Warren M. Grill, Pratt School of Engineering, “Temporal Patterns of Deep Brain Stimulation: From Mechanisms to Therapeutic Innovation”
“Temporal Patterns of Deep Brain Stimulation: From Mechanisms to Therapeutic Innovation”
Deep brain stimulation (DBS) has developed from an experimental technique to an established therapy for the treatment of movement disorders including dystonia, essential tremor, and Parkinson’s disease. High-frequency stimulation results in outcomes similar to those resulting from ablative surgical lesions of target structures in the thalamus or basal ganglia, but debate remains over the effects of high frequency stimulation on neuronal and network activity.

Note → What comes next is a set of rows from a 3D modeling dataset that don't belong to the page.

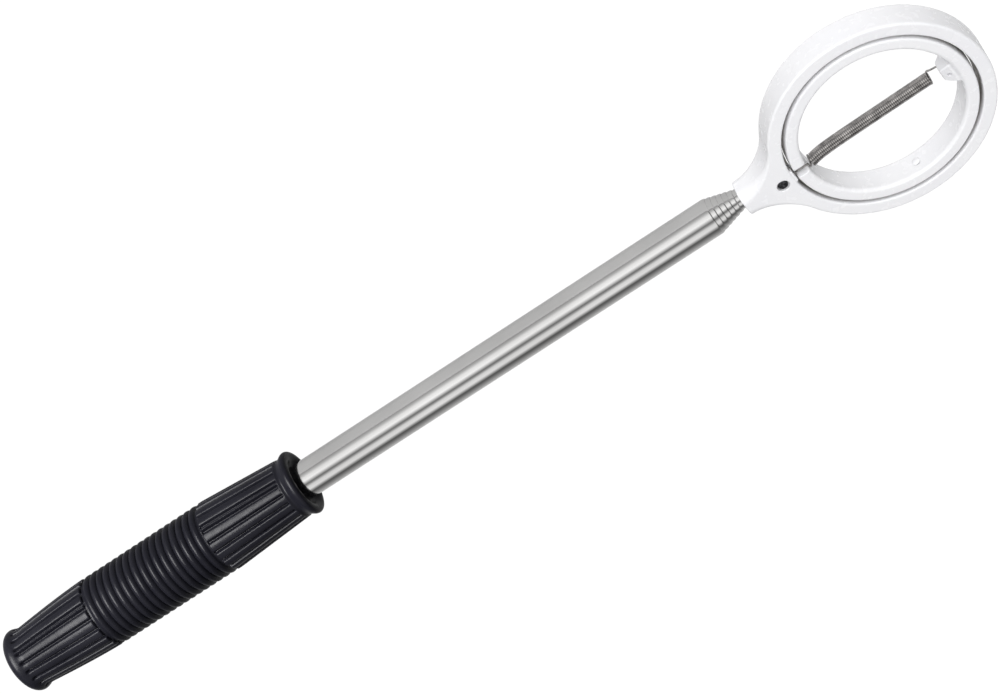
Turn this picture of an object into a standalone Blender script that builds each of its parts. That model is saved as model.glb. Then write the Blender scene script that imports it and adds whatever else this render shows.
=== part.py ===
"""Telescopic golf ball retriever: rubber grip, seven steel tubes and a double ring head with a spring.

The shaft lies along +X with the butt of the grip at the origin. The head's ring lies flat, its front
face towards +Z. Lengths below are in millimetres and become metres when the meshes are made.
"""

import math

import bmesh
import bpy
from mathutils import Vector

MM = 0.001
MERGE = 0.00001
SHARP_ANGLE = math.radians(35)

# Shaft
SECTIONS = 7
TUBE_OD = 15.0
SMALLEST_OD = 8.2
TUBE_WALL = 0.3
FIRST_TIP = 334.85
TIP_STEP = 2.05
HEAD_TUBE_END = 366.5
FIRST_REAR = 6.2
FIRST_TRAVEL = 300.0
TRAVEL_STEP = 8.0
MOUTH_LENGTH = 1.9
MOUTH_GAP = 0.06
NECK_LENGTH = 9.0
NECK_DEPTH = 0.5
REAR_LIP = 0.35
BUSH_LENGTH = 8.0
BUSH_GAP = 0.06
SPIN_GAP = 0.12
STOP_GAP = 0.3
TUBE_SIDES = 20

# Grip
GRIP_LENGTH = 143.1
GRIP_BORE = TUBE_OD / 2 + 0.1
GRIP_SIDES = 20
BUTT_FACE_RADIUS = 10.0
FLANGE_RADIUS = 13.8
BODY_START_RADIUS = 12.6
SHOULDER_RADIUS = 14.95
RIB_START = 43.65
RIB_COUNT = 17
RIB_PITCH = 3.306
RIB_RADIUS = 15.1
RIB_GROOVE = 0.75
NECK_END = 136.8
NECK_END_RADIUS = 12.65
LIP_RADIUS = 13.8
BLIND_DEPTH = 4.5

# Head; its rings' middle lies a little above the shaft's axis
HEAD_RISE = 1.3
SOCKET_RISE = 0.65
RING_X = 406.25
RING_OUTER = 44.0
RING_INNER = 38.6
RING_HALF = 6.0
RING_ROUND = 0.9
RING_SIDES = 48
SOCKET_START = 346.8
SOCKET_HALF = 6.2
SOCKET_END_HALF = 5.9
FILLET_START = 347.4
BLEND_END = 366.4
BLEND_INSET = 0.3
SOCKET_CLEARANCE = 0.2
SCREW_X = 362.9
STOP_TAB = (1.4, 5.6, 3.4)
STOP_TAB_CENTRE = (0.6, 3.9)
STOP_TAB_FACE = 37.7
WELL_FLOOR = 5.8
SCREW_HOLE_FLOOR = -4.4
SCREW_END = -4.0
WELL_RADIUS = 2.5
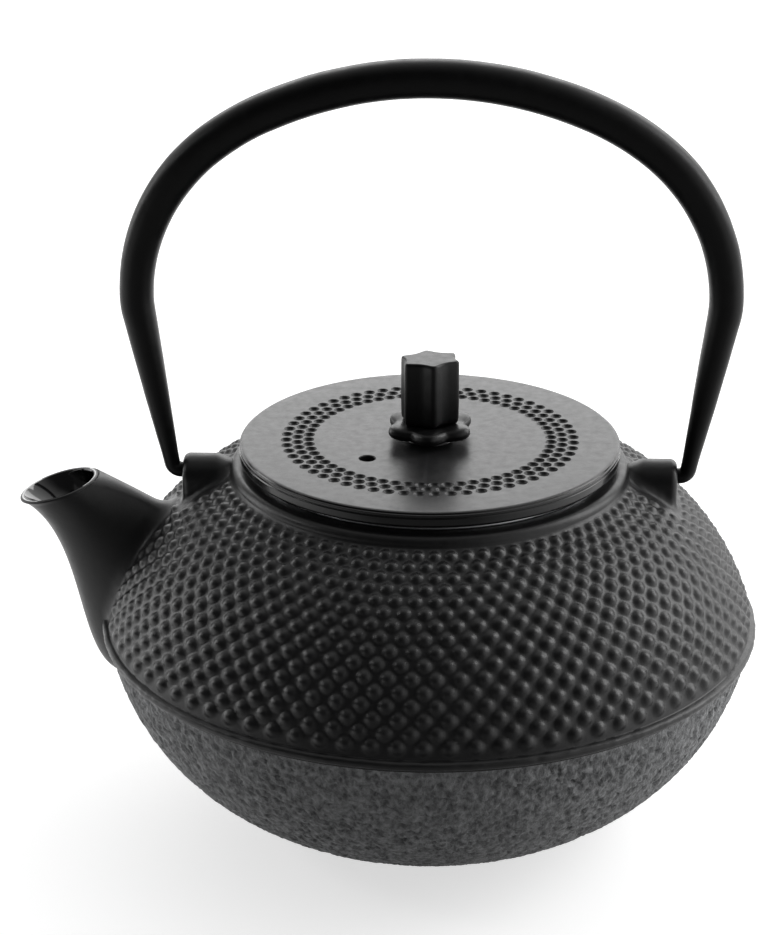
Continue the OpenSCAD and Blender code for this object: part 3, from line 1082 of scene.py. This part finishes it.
def brushed_steel(name, stretch):
    """Stainless sheet with fine brushing along one direction."""
    m = Shader(name)
    lines = m.noise(900, 4, 0.7, stretch)
    m.feed("Base Color", m.ramp(lines, [(0.3, (0.50, 0.51, 0.52)), (0.7, (0.70, 0.71, 0.73))]))
    m.feed("Roughness", m.span(lines, 0.3, 0.7, 0.22, 0.4))
    m.set(Metallic=1.0)
    m.bump((lines, 0.12, 0.00006))
    return m.material


# --- camera, light and floor -------------------------------------------------

# Strength of the light tent on each side, and of the backdrop as seen.
BACK_LIGHT = 0.88
RIGHT_LIGHT = 1.0
TOP_LIGHT = 0.3
FILL_LIGHT = 0.05
BACKDROP_SEEN = 0.97
FLOOR_SEEN = 0.62


def look_at(obj, target):
    way = Vector(target) - obj.location
    obj.rotation_euler = way.to_track_quat("-Z", "Y").to_euler()


def make_camera():
    data = bpy.data.cameras.new("camera")
    camera = bpy.data.objects.new("camera", data)
    bpy.context.scene.collection.objects.link(camera)
    azimuth = math.radians(1.2)
    away, height, pitch = 0.6294, 0.3482, math.radians(22.32)
    aside = math.radians(0.85)
    camera.location = (away * math.sin(azimuth), -away * math.cos(azimuth), height)
    camera.rotation_euler = (math.pi / 2 - pitch, 0, azimuth + aside)
    data.lens = 105.4
    data.sensor_width = 36
    data.clip_end = 20
    bpy.context.scene.camera = camera


def area_light(name, at, target, width, height, watts):
    data = bpy.data.lights.new(name, "AREA")
    data.shape = "RECTANGLE"
    data.size = width
    data.size_y = height
    data.energy = watts
    light = bpy.data.objects.new(name, data)
    bpy.context.scene.collection.objects.link(light)
    light.location = at
    look_at(light, target)


def studio_world():
    """Light tent: bright behind and to the right, dark on the camera's side.

    The camera itself sees a plain pale backdrop in every direction.
    """
    world = bpy.data.worlds.new("studio")
    bpy.context.scene.world = world
    world.use_nodes = True
    nodes, links = world.node_tree.nodes, world.node_tree.links
    split = nodes.new("ShaderNodeSeparateXYZ")
    links.new(nodes.new("ShaderNodeTexCoord").outputs["Generated"], split.inputs[0])

    def part(axis, low, high, bright):
        node = nodes.new("ShaderNodeMapRange")
        node.interpolation_type = "SMOOTHSTEP"
        for key, value in (("From Min", low), ("From Max", high), ("To Min", 0.0),
                           ("To Max", bright)):
            node.inputs[key].default_value = value
        links.new(split.outputs[axis], node.inputs["Value"])
        return node.outputs["Result"]

    def add(first, second):
        node = nodes.new("ShaderNodeMath")
        for socket, value in zip(node.inputs, (first, second)):
            if isinstance(value, float):
                socket.default_value = value
            else:
                links.new(value, socket)
        return node.outputs[0]

    light = add(add(part("Y", -0.25, 0.75, BACK_LIGHT), part("X", 0.2, 0.95, RIGHT_LIGHT)),
                add(part("Z", 0.75, 1.0, TOP_LIGHT), FILL_LIGHT))
    seen = nodes.new("ShaderNodeMix")
    links.new(nodes.new("ShaderNodeLightPath").outputs["Is Camera Ray"], seen.inputs[0])
    links.new(light, seen.inputs[2])
    seen.inputs[3].default_value = BACKDROP_SEEN
    links.new(seen.outputs[0], nodes["Background"].inputs["Strength"])
    nodes["Background"].inputs["Color"].default_value = (1, 1, 1, 1)


def floor_material():
    """Pale floor that lights the pot from the sides and from behind.

    Less comes from the front, as from a floor that ends close before the camera.
    """
    m = Shader("studio_floor")
    pale = m.ramp(m.noise(3, 2), [(0.3, (0.68, 0.68, 0.68)), (0.7, (0.72, 0.72, 0.72))])
    seen = m.nodes.new("ShaderNodeLightPath").outputs["Is Camera Ray"]
    m.feed("Base Color", m.mix(seen, (0.25, 0.25, 0.25), pale))
    split = m.nodes.new("ShaderNodeSeparateXYZ")
    m.links.new(m.place, split.inputs[0])
    aside = m.nodes.new("ShaderNodeMath")
    aside.operation = "ABSOLUTE"
    m.links.new(split.outputs["X"], aside.inputs[0])
    back = m.nodes.new("ShaderNodeMath")
    m.links.new(aside.outputs[0], back.inputs[0])
    m.links.new(split.outputs["Y"], back.inputs[1])
    glow = m.span(back.outputs[0], -0.12, 0.25, 0.02, 1.15)
    choose = m.nodes.new("ShaderNodeMix")
    m.links.new(seen, choose.inputs[0])
    m.links.new(glow, choose.inputs[2])
    choose.inputs[3].default_value = FLOOR_SEEN
    m.feed("Emission Strength", choose.outputs[0])
    m.set(Roughness=0.9, Specular_IOR_Level=0.1, Emission_Color=(1, 1, 1, 1))
    return m.material


def make_studio():
    studio_world()
    middle = (0, 0, 0.07)
    area_light("back", (0.15, 1.5, 0.75), middle, 2.0, 0.9, 11)
    area_light("right", (1.2, 0.35, 0.75), middle, 0.7, 1.1, 9)
    area_light("left", (-1.3, 0.5, 0.35), middle, 0.4, 0.8, 3.6)
    area_light("glint", (-1.1, -0.1, 0.75), middle, 0.15, 0.25, 0.9)
    bpy.ops.mesh.primitive_grid_add(x_subdivisions=8, y_subdivisions=8, size=10)
    floor = bpy.context.active_object
    floor.name = "floor"
    floor.location = (0, 0, -0.0002)
    floor.data.materials.append(floor_material())
    bpy.context.scene.view_settings.view_transform = "Standard"


# --- assembly ----------------------------------------------------------------


def dress(obj, body, slot, *materials):
    obj.data.materials.clear()
    for material in materials:
        obj.data.materials.append(material)
    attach(obj, body)
    return obj


make_camera()
make_studio()

shoulder_iron = iron("shoulder_iron", (0.007, 0.007, 0.0074), (0.012, 0.012, 0.0125),
                     0.36, 0.3, shine=0.42)
# The bowl is paler than the shoulder partly for its rough grey finish and partly as painted
# light that stands in for the floor's bounce.
bowl_iron_with_painted_light = rough_iron_painted_shade_and_highlights("bowl_iron_with_painted_light", (0.04, 0.041, 0.042), (0.28, 0.285, 0.29))
spout_iron = iron("spout_iron", (0.005, 0.005, 0.0053), (0.008, 0.008, 0.0084), 0.36, 0.2)
handle_iron = iron("handle_iron", (0.0015, 0.0015, 0.0016), (0.003, 0.003, 0.0032), 0.38,
                   0.2, shine=0.2)
lid_iron = iron("lid_iron", (0.008, 0.008, 0.0084), (0.013, 0.013, 0.0136), 0.34, 0.1,
                shine=0.45)
# Darker, glossier copy of the lid's iron for its side band: the lower roughness is the finish,
# the darker tone is painted shade.
lid_side_gloss_and_painted_shade = iron("lid_side_gloss_and_painted_shade", (0.002, 0.002, 0.0021), (0.004, 0.004, 0.0042), 0.2, 0.1,
                 shine=0.4)
knob_iron = iron("knob_iron", (0.002, 0.002, 0.0021), (0.005, 0.005, 0.0053), 0.34, 0.2)
black_enamel = enamel("black_enamel")
steel_round = brushed_steel("steel_round", (0.05, 0.05, 1.0))
steel_flat = brushed_steel("steel_flat", (0.06, 1.0, 1.0))

shoulder = make_shoulder()
lining = make_lining()
punch(shoulder, channel_cutter())
punch(lining, channel_cutter())
dress(shoulder, "teapot", "pot_iron", shoulder_iron)
dress(lining, "teapot", "pot_iron", black_enamel)
dress(make_seam(), "teapot", "pot_iron", shoulder_iron)
bowl = dress(make_bowl(), "teapot", "pot_iron", bowl_iron_with_painted_light)
dress(make_foot(), "teapot", "pot_iron", bowl_iron_with_painted_light)
dress(make_neck(), "teapot", "pot_iron", spout_iron)
spout, enamel_rows = make_spout()
dress(spout, "teapot", "pot_iron", spout_iron, black_enamel)
for face in spout.data.polygons:
    if face.index < enamel_rows * SPOUT_COLS:
        face.material_index = 1
for name, side in (("lug_right", 1), ("lug_left", -1)):
    dress(make_lug(name, side), "teapot", "pot_iron", spout_iron)
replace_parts(shoulder, "pot_shoulder")
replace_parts(bowl, "pot_bowl")
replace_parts(spout, "pot_spout")

handle = dress(make_handle(), "bail", "handle_iron", handle_iron)
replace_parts(handle, "handle")

for make, node, slot, finish_of in (
        (make_lid, "lid", "lid_iron", lid_iron), (make_knob, "knob", "knob_iron", knob_iron),
        (make_seat, "knob_seat", "knob_iron", knob_iron),
        (make_washer, "knob_washer", "steel", steel_flat)):
    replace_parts(dress(make(), "cover", slot, finish_of), node)
lid = bpy.data.objects["lid_cast"]
# The side faces of the lid's rim take the darker copy, as painted shade.
lid.data.materials.append(lid_side_gloss_and_painted_shade)
for face in lid.data.polygons:
    face.material_index = int(abs(face.normal.z) < 0.6 and face.center.xy.length > 0.045)

for make, node, finish_of in (
        (make_infuser_rim, "infuser_rim", steel_round),
        (make_infuser_wall, "infuser_wall", steel_round),
        (make_infuser_hoop, "infuser_hoop", steel_round),
        (make_infuser_base, "infuser_base", steel_flat)):
    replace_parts(dress(make(), "strainer", "steel", finish_of), node)
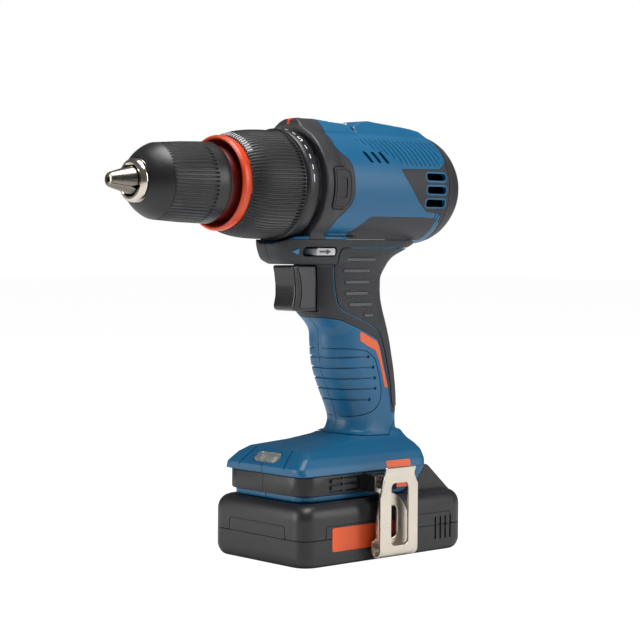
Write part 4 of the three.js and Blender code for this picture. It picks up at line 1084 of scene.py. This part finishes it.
def belt_clip():
    sheet = slab_y(clip_section(), -14.5, 13.4)
    trims = [
        slab_x(rounded([(-4, 60), (-4, 37), (1.4, 35.6), (5.9, 33), (10.5, 26.7), (12, 23), (11, 12),
                        (20, 9), (20, 60)], 2), 39, 43),
        slab_x(rounded([(-20, 60), (-20, 9), (-11.5, 12), (-11, 25), (-9, 33), (-9.5, 36.5), (-12.6, 37.5),
                        (-12.6, 60)], 1.2), 39, 43),
        slab_x(stadium(-2.6, 3.4, 12, 29), 39, 43),
        slab_x(rounded([(-6.4, 8.5), (6.4, 8.5), (6.4, 42), (-6.4, 42)], 3.4, 10), 43, 55),
        pin_x(2, 39, 43, -8, 41.6),
        slab_x([(10.6, 60), (10.6, 46), (13.8, 40), (20, 40), (20, 60)], 43, 55),
        slab_x([(-30, 60), (-30, 34), (-14.8, 34), (-11, 46.4), (-11, 60)], 43, 55),
    ]
    kept(softened(cut(sheet, *trims), 0.3, 3), "folded_clip", "housing", nickel, ["belt_clip"])


def clip_screw():
    head = joined(pin_x(3.1, 42.1, 43.6, -8, 41.6, 48), pin_x(1.6, 28, 42.3, -8, 41.6, 32))
    cross = [slab_x([(-8 - a, 41.6 - b), (-8 + a, 41.6 - b), (-8 + a, 41.6 + b), (-8 - a, 41.6 + b)],
                    42.7, 45) for a, b in ((2.1, 0.45), (0.45, 2.1))]
    kept(cut(head, *cross), "clip_fastener", "housing", dark_steel, ["clip_screw"])


def foot_badge():
    """A blank orange plate on the side of the foot, behind the clip."""
    outline = rounded([(5, 36.9), (21, 36.9), (23.5, 51.6), (5, 51.6)], 1.6)
    skin = stack([box_ring(33.4, -57, 30, 32.2, 9), box_ring(47, -57, 35.6, 32.55, 9),
                  box_ring(53, -56, 36.8, 30.8, 9)])
    core = stack([box_ring(33.2, -57, 30, 31.5, 9), box_ring(47, -57, 35.6, 31.7, 9),
                  box_ring(53.5, -56, 36.8, 29.6, 9)])
    plate = shared(slab_x(outline, 20, 60), cut(skin, core))
    kept(plate, "side_badge", "housing", accent_orange)


# ---------------------------------------------------------------- battery
EDGE = [(0, 2.5), (0.8, 1.6), (4.5, 0.15), (5.6, 0), (24, 0), (27, 0.25), (29.4, 1.0), (31.2, 2.2),
        (32.4, 3.8), (33, 6)]


def pack_form(low, high):
    rows = smooth_rows(EDGE, 0.5)
    rows = rows[(rows[:, 0] > low) & (rows[:, 0] < high)]
    backs = [(low, np.interp(low, *np.array(EDGE).T)), *rows, (high, np.interp(high, *np.array(EDGE).T))]
    return stack([box_ring(z, -60 + b, 60 - b, 38 - b, 8) for z, b in backs])


def parting_grooves():
    """The line where the two halves of the case meet, stepping up round the middle of each face."""
    front = ribbon([(-50, 14.5), (-24, 14.5), (-22.6, 15.6), (-22.6, 20.2), (-21.4, 21.4), (21.4, 21.4),
                    (22.6, 20.2), (22.6, 15.6), (24, 14.5), (50, 14.5)], 0.45)
    side = ribbon([(-70, 14.5), (-46, 14.5), (-44.4, 15.8), (-44.4, 20), (-43, 21.4), (47, 21.4),
                   (48.4, 20), (48.4, 15.8), (50, 14.5), (70, 14.5)], 0.45)
    core = stack([box_ring(z, -59.4, 59.4, 37.4, 8) for z in (10, 25)])
    lines = [slab_y(front, -62, -40), slab_y(front, 40, 62), slab_x(side, 20, 40), slab_x(side, -40, -20)]
    return [cut(line, core) for line in lines]


def battery():
    room = stack([box_ring(z, -57, 57, 35, 6) for z in (2.5, 30.5)])
    label_area = rounded([(-40, 7.6), (10, 7.6), (10, 20.2), (-40, 20.2)], 1.2)
    ribs = [slab_x(stadium(y - 0.6, y + 0.6, 6.5, 19.2), -45, 45) for y in (36.8, 40.7, 44.6, 48.5)]
    rib_core = stack([box_ring(z, -59, 59, 36.9, 8) for z in (2, 25)])
    whole = cut(pack_form(0, 33), room, *[cut(rib, rib_core) for rib in ribs])
    label_room = slab_x(grown(label_area, 0.12), 37.65, 45)
    whole = cut(whole, *parting_grooves(), label_room)
    low = shared(whole, box(-60, 60, -80, 80, -1, PARTING - 0.15))
    high = shared(whole, box(-60, 60, -80, 80, PARTING + 0.15, 40))
    kept(low, "case_bottom", "battery", charcoal_case, ["battery_lower_case"])
    top = cut(joined(high, tower()), tilted_back(11.3, 6.3, -6, 3))
    kept(top, "case_top", "battery", charcoal_case, ["battery_upper_case"])
    kept(slab_x(label_area, 37.7, 38.06), "rating_label", "battery", label)


def tower():
    """The slide that the foot runs along, and the ramp behind it with the latch."""
    ramp = slab_x(rounded([(20, 32), (56.4, 32), (39.8, 46.6), (37.8, 47.6), (28, 35), (20, 33.2)], 1),
                  -29, 29)
    block = joined(box(-25, 25, -30, 30, 32, 46.5), box(-25, 25, 28, 37, 32, 46.5), ramp)
    rails = [box(a, b, -60, 26, 36.5, 39.7) for a, b in ((22.5, 40), (-40, -22.5))]
    contacts = [box(x - 1.4, x + 1.4, -31, -20, 39, 45.2) for x in (-10, 0, 10)]
    return cut(block, *rails, *contacts, box(-20, 20, -18, 24, 29, 44))


def tilted_back(wide, long, low, high):
    outline = rounded([(-wide, -long), (wide, -long), (wide, long), (-wide, long)], 1.4)
    shape = stack([[(x, v, z) for x, v in outline] for z in (low, high)])
    tilt = math.atan2(46.8 - 33, 56 - 39.6)
    shape.data.transform(Matrix.Translation((0, 48.4, 39.3)) @ Matrix.Rotation(-tilt, 4, "X"))
    return shape


def latch():
    kept(softened(tilted_back(11, 6, -2.6, 0.9), 0.35, 3), "latch_button", "release_button", black,
         ["release_button"])


# ---------------------------------------------------------------- the remaining parts
def inner_parts():
    for finish, starts in INNER_FINISHES.items():
        for name, part in frame["nodes"].items():
            if any(name.startswith(start) for start in starts):
                part.data.materials.clear()
                part.data.materials.append(finish)


# ---------------------------------------------------------------- studio
def floor():
    size = 6.0
    mesh = bpy.data.meshes.new("floor")
    mesh.from_pydata([(-size, -size, 0), (size, -size, 0), (size, size, 0), (-size, size, 0)], [],
                     [(0, 1, 2, 3)])
    ground = bpy.data.objects.new("floor", mesh)
    mesh.materials.append(overlit(moulded("white paper", (252, 252, 252), 0.9, grain=2)))
    bpy.context.scene.collection.objects.link(ground)


PAPER_GLOW = 0.84  # share of the floor's own shadows that is washed out to the eye


def overlit(material):
    """Makes a surface look nearly burnt out, as white paper does, with only a trace of shadow."""
    tree = material.node_tree
    output = tree.nodes["Material Output"].inputs["Surface"]
    paper = Wire(tree, output.links[0].from_socket)
    glow = added(tree, "Emission", Strength=1.15)
    mix = added(tree, "MixShader", Fac=added(tree, "LightPath") * PAPER_GLOW)
    fed(tree, mix.socket.node.inputs[1], paper)
    fed(tree, mix.socket.node.inputs[2], glow)
    fed(tree, output, mix)
    return material


def lamp_at(name, place, size, power, target=(0, -0.03, 0.13)):
    light = bpy.data.lights.new(name, "AREA")
    light.shape = "RECTANGLE"
    light.size, light.size_y = size
    light.energy = power
    holder = bpy.data.objects.new(name, light)
    holder.location = place
    aim = Vector(target) - Vector(place)
    holder.rotation_euler = aim.to_track_quat("-Z", "Y").to_euler()
    bpy.context.scene.collection.objects.link(holder)


def camera():
    lens_data = bpy.data.cameras.new("camera")
    lens_data.lens = 103.94
    lens_data.sensor_width = 36
    holder = bpy.data.objects.new("camera", lens_data)
    yaw, pitch, roll = map(math.radians, (47.96, 2.46, 0.393))
    ahead = Vector((-math.sin(yaw) * math.cos(pitch), math.cos(yaw) * math.cos(pitch), -math.sin(pitch)))
    right = Vector((math.cos(yaw), math.sin(yaw), 0))
    up = right.cross(ahead)
    across = right * math.cos(roll) + up * math.sin(roll)
    above = up * math.cos(roll) - right * math.sin(roll)
    turn = Matrix((across, above, -ahead)).transposed().to_4x4()
    holder.matrix_world = Matrix.Translation((0.747, -0.6891, 0.1706)) @ turn
    bpy.context.scene.collection.objects.link(holder)
    bpy.context.scene.camera = holder


ROOM_LIGHT = 0.12  # how bright the white room is as a light; it looks pure white behind the drill


def surroundings():
    world = bpy.data.worlds.new("white room")
    world.use_nodes = True
    tree = world.node_tree
    sky = tree.nodes["Background"]
    fed(tree, sky.inputs["Strength"], added(tree, "LightPath") * (1 - ROOM_LIGHT) + ROOM_LIGHT)
    sky.inputs["Color"].default_value = (1, 1, 1, 1)
    bpy.context.scene.world = world
    bpy.context.scene.view_settings.view_transform = "Standard"


housing()
trigger()
selector()
speed_slider()
chuck_sleeve()
nose()
jaws()
chuck_core()
mode_ring()
torque_collar()
dial()
ticks()
foot_band()
belt_clip()
clip_screw()
foot_badge()
battery()
latch()
inner_parts()
for leftover in list(workshop.objects):
    bpy.data.objects.remove(leftover)
bpy.data.collections.remove(workshop)
floor()
camera()
surroundings()
lamp_at("left", (-0.7, -1.2, 0.4), (0.25, 0.9), 9)
lamp_at("top", (0.15, -0.05, 1.25), (0.6, 0.9), 18)
lamp_at("right", (1.15, 0.75, 0.55), (0.25, 0.8), 7)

I will present both computational and experimental studies that illuminate the cellular and network mechanisms of DBS. I first will review the effects of extracellular stimulation on the activity in CNS neurons and use these results to motivate of a hypothesis that DBS masks pathological oscillatory activity by regularizing the activity in neurons in the stimulated nucleus. Next, I will present experimental data from preclinical experiments in an animal model of Parkinson’s disease demonstrating that effective DBS suppresses abnormal oscillatory activity and that suppression of these oscillations is responsible for the observed behavioral effects. Third, I will present data from experiments in persons with Parkinson’s disease that demonstrate the importance of the regularization of neuronal activity in the efficacy of DBS. This new understanding has important implications for novel methods of stimulation, and I will conclude with the model-based design and clinical evaluation of novel temporal patterns of stimulation. The results demonstrate the utility of an entirely new dimension of neural stimulation parameters – the timing between stimulation pulses – to increase the efficacy and efficiency of stimulation.